YOUR OBJECTIVE. From the data that follows, print exactly the lines starting at the one containing "turn=math.radians(turn)) for name, turn" and ending at the one containing "# board over"; include both of them and nothing more.

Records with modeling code
★ ★ ★

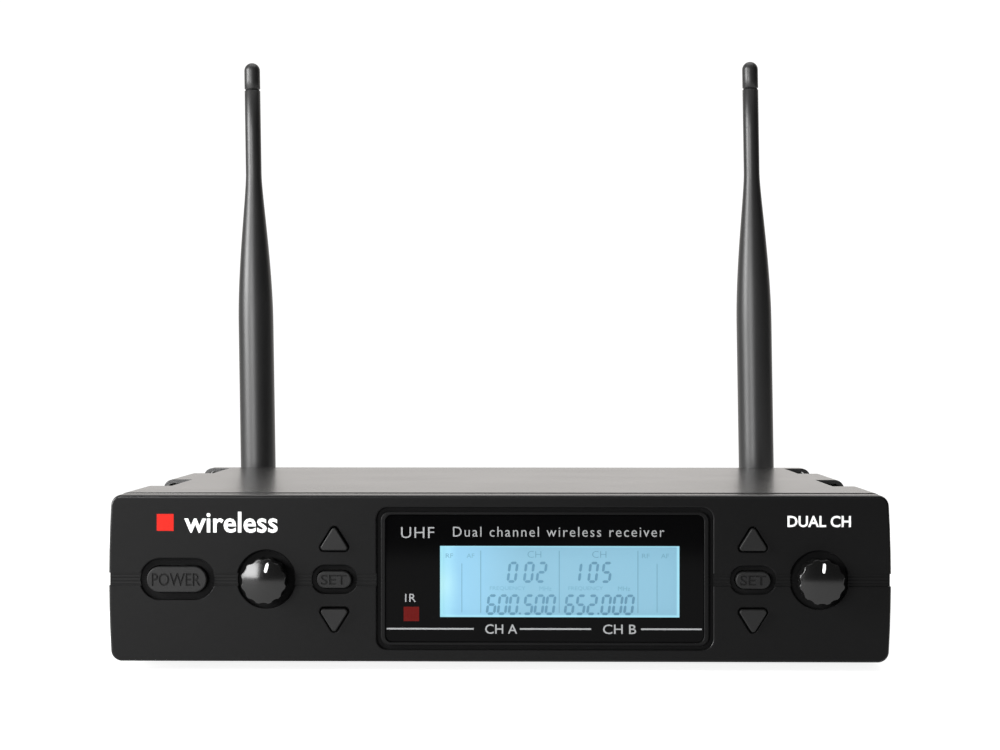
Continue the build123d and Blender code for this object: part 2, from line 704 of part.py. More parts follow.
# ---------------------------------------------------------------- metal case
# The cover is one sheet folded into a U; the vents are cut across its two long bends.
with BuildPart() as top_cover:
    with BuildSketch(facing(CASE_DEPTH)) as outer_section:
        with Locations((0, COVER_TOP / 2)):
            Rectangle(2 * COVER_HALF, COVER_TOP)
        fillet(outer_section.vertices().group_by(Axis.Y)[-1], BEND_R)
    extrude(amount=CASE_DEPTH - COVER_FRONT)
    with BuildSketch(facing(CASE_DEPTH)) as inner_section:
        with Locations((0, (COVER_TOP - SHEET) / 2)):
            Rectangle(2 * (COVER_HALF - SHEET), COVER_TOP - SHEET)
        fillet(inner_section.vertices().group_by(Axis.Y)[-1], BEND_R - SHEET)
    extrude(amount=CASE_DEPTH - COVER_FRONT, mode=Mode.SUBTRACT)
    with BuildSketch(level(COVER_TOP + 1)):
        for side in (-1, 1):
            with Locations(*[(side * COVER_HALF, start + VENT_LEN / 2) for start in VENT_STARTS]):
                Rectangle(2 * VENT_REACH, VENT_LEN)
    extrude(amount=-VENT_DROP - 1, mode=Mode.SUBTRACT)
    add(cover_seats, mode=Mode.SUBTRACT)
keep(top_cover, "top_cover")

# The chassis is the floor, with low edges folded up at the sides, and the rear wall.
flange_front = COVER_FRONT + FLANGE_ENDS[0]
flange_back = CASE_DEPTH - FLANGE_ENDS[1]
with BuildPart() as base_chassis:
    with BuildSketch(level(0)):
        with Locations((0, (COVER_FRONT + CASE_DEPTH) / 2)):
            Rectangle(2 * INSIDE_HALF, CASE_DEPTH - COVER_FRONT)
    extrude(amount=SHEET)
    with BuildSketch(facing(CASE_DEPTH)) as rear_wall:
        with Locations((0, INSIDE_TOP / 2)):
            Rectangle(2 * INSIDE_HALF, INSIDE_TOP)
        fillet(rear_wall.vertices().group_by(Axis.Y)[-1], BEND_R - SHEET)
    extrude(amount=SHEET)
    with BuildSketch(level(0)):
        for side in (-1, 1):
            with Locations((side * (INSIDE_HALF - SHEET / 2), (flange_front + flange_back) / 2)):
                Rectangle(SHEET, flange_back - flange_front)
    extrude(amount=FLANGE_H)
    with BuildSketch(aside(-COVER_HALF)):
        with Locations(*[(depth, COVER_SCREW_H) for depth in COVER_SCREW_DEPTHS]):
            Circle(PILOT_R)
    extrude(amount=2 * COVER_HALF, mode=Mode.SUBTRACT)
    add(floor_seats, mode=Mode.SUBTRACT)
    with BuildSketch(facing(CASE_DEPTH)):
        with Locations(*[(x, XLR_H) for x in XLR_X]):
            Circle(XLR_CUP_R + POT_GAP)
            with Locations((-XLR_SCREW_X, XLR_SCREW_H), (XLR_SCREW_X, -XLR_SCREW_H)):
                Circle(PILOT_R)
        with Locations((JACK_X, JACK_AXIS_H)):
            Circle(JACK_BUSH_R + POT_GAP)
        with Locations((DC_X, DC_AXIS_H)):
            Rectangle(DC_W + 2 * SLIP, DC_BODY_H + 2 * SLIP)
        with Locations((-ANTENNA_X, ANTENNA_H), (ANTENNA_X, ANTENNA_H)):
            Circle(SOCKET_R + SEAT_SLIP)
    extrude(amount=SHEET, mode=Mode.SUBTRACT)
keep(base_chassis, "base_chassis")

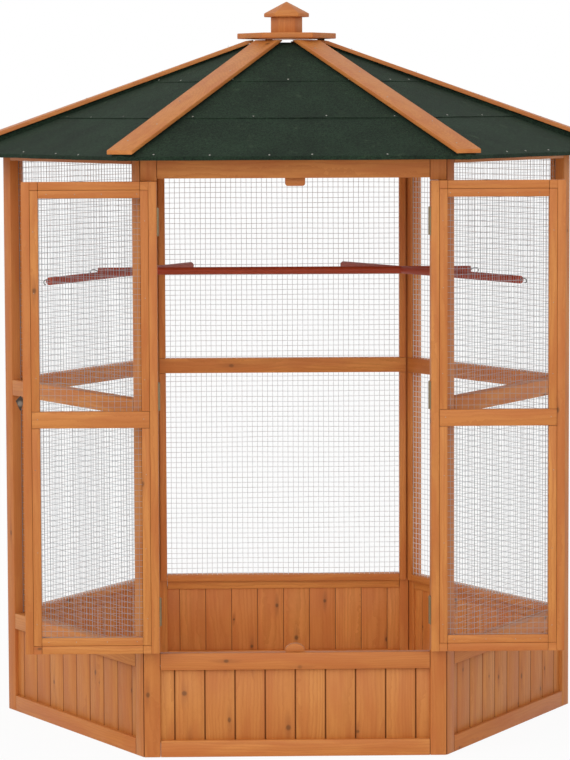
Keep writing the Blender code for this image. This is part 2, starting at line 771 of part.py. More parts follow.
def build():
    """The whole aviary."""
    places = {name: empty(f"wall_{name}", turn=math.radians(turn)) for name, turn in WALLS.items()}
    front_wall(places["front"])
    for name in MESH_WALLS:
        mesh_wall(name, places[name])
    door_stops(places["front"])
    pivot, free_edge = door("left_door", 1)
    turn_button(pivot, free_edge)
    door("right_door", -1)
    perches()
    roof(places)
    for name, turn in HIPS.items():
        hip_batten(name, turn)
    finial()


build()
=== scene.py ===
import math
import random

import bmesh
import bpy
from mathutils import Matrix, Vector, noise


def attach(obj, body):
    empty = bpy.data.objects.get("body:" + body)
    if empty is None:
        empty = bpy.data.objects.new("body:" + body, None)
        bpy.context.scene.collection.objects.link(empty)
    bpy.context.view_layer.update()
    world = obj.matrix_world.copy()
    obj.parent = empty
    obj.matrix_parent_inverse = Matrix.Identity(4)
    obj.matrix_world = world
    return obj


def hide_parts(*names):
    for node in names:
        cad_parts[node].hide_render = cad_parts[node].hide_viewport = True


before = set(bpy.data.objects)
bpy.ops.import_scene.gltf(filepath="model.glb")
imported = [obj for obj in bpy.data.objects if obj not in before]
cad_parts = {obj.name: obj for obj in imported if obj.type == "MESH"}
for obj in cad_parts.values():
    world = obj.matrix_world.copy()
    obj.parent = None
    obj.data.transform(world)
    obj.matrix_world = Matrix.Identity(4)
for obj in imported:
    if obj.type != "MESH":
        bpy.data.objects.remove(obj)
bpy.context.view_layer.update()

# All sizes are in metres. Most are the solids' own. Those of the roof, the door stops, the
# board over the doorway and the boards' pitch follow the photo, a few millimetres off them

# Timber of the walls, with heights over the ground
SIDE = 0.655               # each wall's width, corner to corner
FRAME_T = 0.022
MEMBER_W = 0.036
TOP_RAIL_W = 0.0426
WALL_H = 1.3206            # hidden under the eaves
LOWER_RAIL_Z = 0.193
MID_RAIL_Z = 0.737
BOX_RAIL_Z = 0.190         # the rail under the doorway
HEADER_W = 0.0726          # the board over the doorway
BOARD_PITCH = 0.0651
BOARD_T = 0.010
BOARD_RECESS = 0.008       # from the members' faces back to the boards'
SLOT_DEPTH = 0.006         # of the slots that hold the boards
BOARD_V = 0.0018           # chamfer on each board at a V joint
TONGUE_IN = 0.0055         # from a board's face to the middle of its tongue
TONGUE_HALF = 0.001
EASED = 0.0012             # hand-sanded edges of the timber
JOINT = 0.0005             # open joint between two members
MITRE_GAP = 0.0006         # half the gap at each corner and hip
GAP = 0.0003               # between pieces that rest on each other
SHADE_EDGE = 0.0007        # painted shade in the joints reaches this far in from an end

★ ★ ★

RESPONSE TO THE TASK.
    places = {name: empty(f"wall_{name}", turn=math.radians(turn)) for name, turn in WALLS.items()}
    front_wall(places["front"])
    for name in MESH_WALLS:
        mesh_wall(name, places[name])
    door_stops(places["front"])
    pivot, free_edge = door("left_door", 1)
    turn_button(pivot, free_edge)
    door("right_door", -1)
    perches()
    roof(places)
    for name, turn in HIPS.items():
        hip_batten(name, turn)
    finial()


build()
=== scene.py ===
import math
import random

import bmesh
import bpy
from mathutils import Matrix, Vector, noise


def attach(obj, body):
    empty = bpy.data.objects.get("body:" + body)
    if empty is None:
        empty = bpy.data.objects.new("body:" + body, None)
        bpy.context.scene.collection.objects.link(empty)
    bpy.context.view_layer.update()
    world = obj.matrix_world.copy()
    obj.parent = empty
    obj.matrix_parent_inverse = Matrix.Identity(4)
    obj.matrix_world = world
    return obj


def hide_parts(*names):
    for node in names:
        cad_parts[node].hide_render = cad_parts[node].hide_viewport = True


before = set(bpy.data.objects)
bpy.ops.import_scene.gltf(filepath="model.glb")
imported = [obj for obj in bpy.data.objects if obj not in before]
cad_parts = {obj.name: obj for obj in imported if obj.type == "MESH"}
for obj in cad_parts.values():
    world = obj.matrix_world.copy()
    obj.parent = None
    obj.data.transform(world)
    obj.matrix_world = Matrix.Identity(4)
for obj in imported:
    if obj.type != "MESH":
        bpy.data.objects.remove(obj)
bpy.context.view_layer.update()

# All sizes are in metres. Most are the solids' own. Those of the roof, the door stops, the
# board over the doorway and the boards' pitch follow the photo, a few millimetres off them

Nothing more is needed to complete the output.